Biden’s pandemic history

In his November 29 Best of the Web column “Biden’s partisan pandemic history,” the Wall Street Journal’s James Freeman took up President Biden’s remarks the previous day on the Omicron variant (transcript here). Biden’s remarks implicitly trashed President Trump’s handling of the epidemic in a characteristically ungracious, ungrateful, and dishonest manner. I call it “The Biden variant.” Freeman writes in a more dispassionate spirit (links omitted):

At Monday’s [White House press] event the topic was Covid but unfortunately the Biden approach was the same [i.e., purveying “whoppers”]. “A year ago America was floundering against the first variant of Covid,” claimed Mr. Biden.

This new Biden claim is more a statement of opinion than an assertion of fact. But it still raises the question of how well the president has been keeping his aforementioned honesty pledge [“When I was elected I said I would always be honest with you”].

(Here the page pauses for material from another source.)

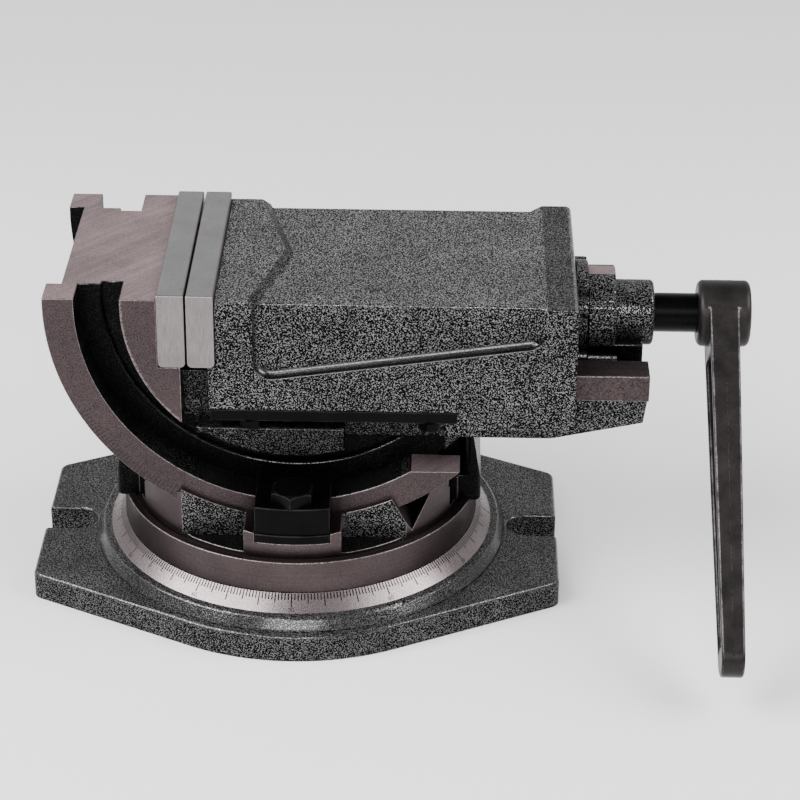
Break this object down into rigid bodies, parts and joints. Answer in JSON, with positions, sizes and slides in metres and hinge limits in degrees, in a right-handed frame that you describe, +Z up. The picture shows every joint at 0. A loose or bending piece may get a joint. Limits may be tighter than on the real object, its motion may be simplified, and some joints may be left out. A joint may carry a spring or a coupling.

What exactly was happening one year ago? On Nov. 30, 2020, the Journal’s Peter Loftus reported:

Moderna Inc. said it asked U.S. and European health regulators Monday to authorize use of its Covid-19 vaccine, after it was shown to be 94.1% effective in a full analysis of a pivotal study.

The timing keeps the vaccine on track to become possibly the second to go into use in the U.S. by year’s end—after one already under regulatory review from Pfizer Inc. and BioNTech SE —with inoculation available to the general public likely in spring or summer. Moderna said some doses also could become available in Europe in December…The progress is remarkably quick for vaccines, accomplishing in months what typically takes a decade.

Defying the predictions of people like Joe Biden and Anthony Fauci, the pharmaceutical industry, with a huge assist from the Trump administration’s Operation Warp Speed, had just pulled off an enormous scientific triumph. The Trump effort yielded another holiday miracle in December by somehow motivating the bureaucrats at the U.S. Food and Drug Administration to quickly approve the vaccines for emergency use. Distribution then ramped up more quickly than many expected.

Unfortunately, even a year ago it was clear there would be some skepticism among potential recipients of the vaccines. Six days before the report from Mr. Loftus, the Journal’s Jimmy Vielkind reported:

Nearly a quarter of New Yorkers say they are unlikely to take a vaccine against the coronavirus when it becomes available, according to a poll released Tuesday.

Twenty-four percent of the 803 New York state voters surveyed by the Siena College Research Institute last week said they would either probably not or definitely not take a coronavirus vaccine if approved by the Food and Drug Administration…

Siena spokesman Steven Greenberg said the survey found support for the vaccine was “regardless of party, region, race, age, religion, gender, or even who they supported in the presidential election.”

Even after approval, mass distribution will take months. New York Gov. Andrew Cuomo said in October that he expected people might be skeptical that FDA approvals could be influenced by President Trump, who has cheered the rapid deployment of a vaccine. The Democratic governor formed a panel of state experts to review any FDA determination, and he has criticized the Trump administration’s vaccine-distribution plans.

Unfortunately Mr. Cuomo wasn’t the only one who had been working to undermine public confidence in the vaccines. “Biden, Seizing on Worries of a Rushed Vaccine, Warns Trump Can’t Be Trusted,” announced a September New York Times headline. Sydney Ember reported:

With deaths from the coronavirus nearing 200,000 in the United States, Joseph R. Biden Jr. on Wednesday assailed President Trump for playing politics with a potential coronavirus vaccine, saying he did not trust Mr. Trump to determine when a vaccine was ready for Americans.

“Let me be clear: I trust vaccines,” Mr. Biden said. “I trust scientists. But I don’t trust Donald Trump, and at this moment, the American people can’t either.”

Mr. Biden’s running mate, Sen. Kamala Harris (D., Calif.), had been sharing a similarly reckless message, including in a September interview with CNN’s Dana Bash [quotation omitted].

Let’s hope that Mr. Biden and Ms. Harris will make more-positive contributions to public health this year than they did last year.

For starters Mr. Biden should forget about more masks and mandates and demand that his FDA immediately approve what appears to be a highly effective Covid treatment–or clearly explain to the public why it won’t. Whether or not Mr. Biden can keep his honesty pledge, he can at least be held accountable.